Researchers found that interns on the nap schedule slept an average of 185 minutes -- 41 minutes longer than on the standard schedule. That resulted even though the majority of interns retained responsibility for the patients they had admitted that day, only forwarding pages for the 30 or more patients they were covering for other interns.
The interns also reported less fatigue, according to the study published in the June 6 Annals of Internal Medicine.
Vineet Arora, MD, lead author of the study and an instructor of medicine at the University of Chicago, said that since the research project was finished, all interns on the general medicine service there are encouraged to sign over their pagers for night-float coverage after midnight.
Matt Glathar, MD, an intern at the University of Chicago just coming off overnight call, estimates he got three hours of sleep because of changes instituted.

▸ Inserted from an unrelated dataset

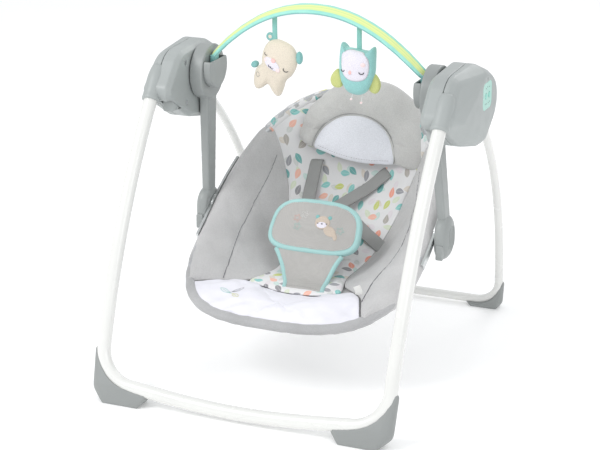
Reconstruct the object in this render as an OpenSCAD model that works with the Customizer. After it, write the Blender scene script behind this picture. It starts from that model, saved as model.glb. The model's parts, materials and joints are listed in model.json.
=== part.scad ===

"It makes a world of difference," said Dr. Glathar, who keeps the six or so patients he admits to the hospital on a given day, while signing over the rest. "You're considerably more functional and efficient in the morning."
Naps not only make the 30-hour call period more manageable for residents, Dr. Arora said, they also could make even longer shifts possible to help reduce the number of patient transfers, which are a common source for medical errors.
Holly Humphrey, MD, dean for medical education at the university's Pritzker School of Medicine and the University of Chicago Hospitals, and a co-author on the paper, said such studies should help the Accreditation Council for Graduate Medical Education refine resident duty-hour regulations. "I'm hoping the ACGME might be informed by this kind of work so that we may, as a profession, craft more appropriate policies to promote safety for patients and good health and safety for physicians," she said.
Some against longer hours
Bertrand M. Bell, MD, a professor at the Albert Einstein College of Medicine in New York and chair of the Bell Commission, which drove New York to become the first state to regulate resident work hours, cautioned against using naps as a way to extend residents' hours. "Napping implies you're already sleep-deprived ... that [you] are not working a rational work schedule," he said.
Todd Swick, MD, section chief over sleep medicine at the Methodist Neurological Institute in Houston, said the study confirmed that interns are sleep-deprived despite national limits on their hours and showed that when they do sleep at the hospital, they don't sleep well.
According to the study, interns on the standard schedule were inefficient sleepers, sleeping only 73% of the time they were in bed. That time improved to 80% when they signed their patients over to a night-float resident.
"You're on call, you're worried about being paged, so you're having fragmented sleep and your sleep efficiency drops," he said. "You can't have a doctor who is committed to patient care sleep in the hospital and not feel guilty about not taking care of patients. If you make them go home, they're forced to disconnect and get the restorative sleep that they need."
Instead of trying to use naps to lengthen residents' hours, Dr. Swick said, hospitals should encourage naps for residents' well-being.
"Let them have the opportunity to rest at some point in the morning, so the rest of their day can be salvaged," he said.
Gregory Belenky, MD, director of the Sleep and Performance Research Institute at Washington State University in Spokane, agreed that the study shouldn't be used to pursue longer hours for residents.
"What you can take away from this is a simple straightforward conclusion," Dr. Belenky said. "Protected sleep time is superior to unprotected sleep, even when residents don't sign over all of their patients. All programs should make arrangements to have some protected sleep time but don't go further to allow the relaxation of current ACGME requirements."